Um trecho da entrevista do ex-ministro ao Dossiê Globonews:


GMN:
O senhor já declarou que sentiu um grande desencanto: não conseguiu que a a Câmara aprovasse a existência de candidatos avulsos e independentes. Ou seja: o senhor defende a ideia de que qualquer cidadão brasileiro deve ter o direito de se candidatar sem estar filiado a um partido. Isso melhoraria a representação?


BORJA
: “Primeiro, acho extremamente inconveniente a ditadura dos partidos- que se transformaram em ditaduras.
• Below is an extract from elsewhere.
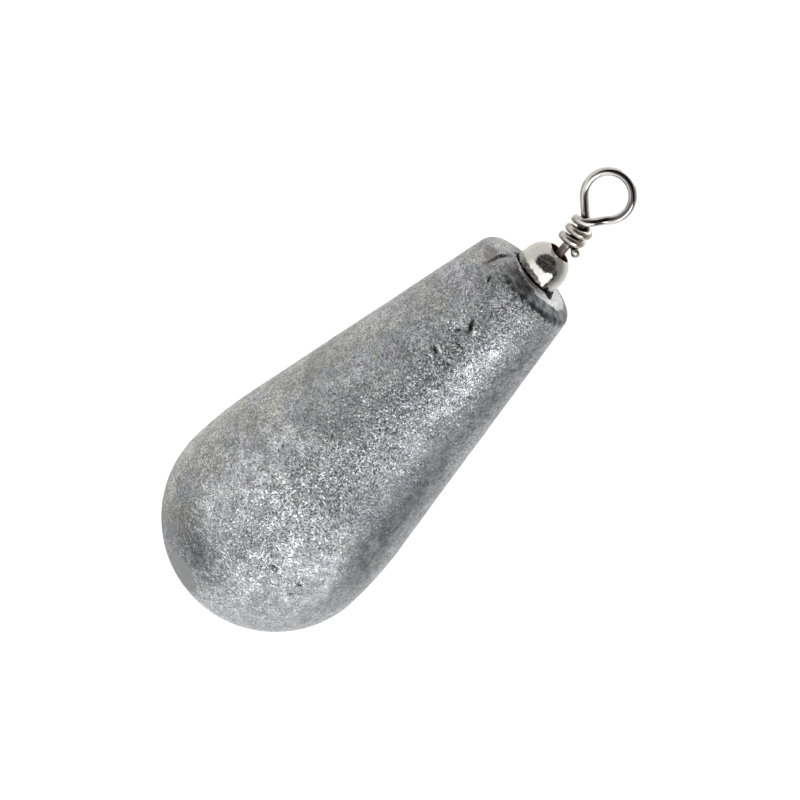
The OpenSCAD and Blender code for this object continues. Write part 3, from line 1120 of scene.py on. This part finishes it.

A Constituição fez uma loucura: condicionou a candidatura a cargos eletivos à apresentação de um partido. Se você não for membro de um partido e ele não lhe apoiar a candidatura, você não é nada, não pode ser nada. Como se pode quebrar essa ditadura? Penso que a maneira mais simples é a inglesa: você pode ser candidato avulso. Você se apresenta com o apoio de um número determinado de eleitores. Quinze, vinte mil eleitores apresentam a candidatura. Fazem as vezes do partido. Tornam séria a candidatura, portanto – porque, se você fosse candidato de você mesmo, não tinha muita graça…Mas, dessa maneira, não: você tem o apoio expressivo de uma parte do eleitorado e, portanto, mostra que tem condições também de se eleger. Penso que essa é uma salvaguarda contra a tiranização que os partidos exercem sobre a vida política”.


GMN
: A existência de candidatos avulsos valeria para a Presidência da República também? isso não abriria caminho para aventureiros?


BORJA:
“Abre. Mas aventureiros você tem em qualquer regime eleitoral, essa é que é a verdade. Temos visto gente que está na base da pura aventura. Candidatura avulsa teria uma enorme vantagem: é uma forma de você minorar – você não elimina, mas minora muito – a ditadura dos partidos”.


GMN:
O senhor faria um apelo ao Congresso, então, pela adoção de candidaturas avulsas?


BORJA:
“Faria, sem dúvida nenhuma – com as cautelas que o Congresso entendesse razoáveis. Mas é preciso que se ponha um contrapeso a essa ditadura partidária – que está arruinando o Brasil e aviltando a vida política”.


GMN:
Qual o primeiro argumento que o senhor usaria?


BORJA
: “O da liberdade do exercício dos direitos políticos. Porque os direitos políticos devem ser exercidos amplamente. Que a candidatura avulsa ajuda a contrabalançar a onipotência partidária, ajuda. Isso ninguém pode negar. O grande problema é o dinheiro”.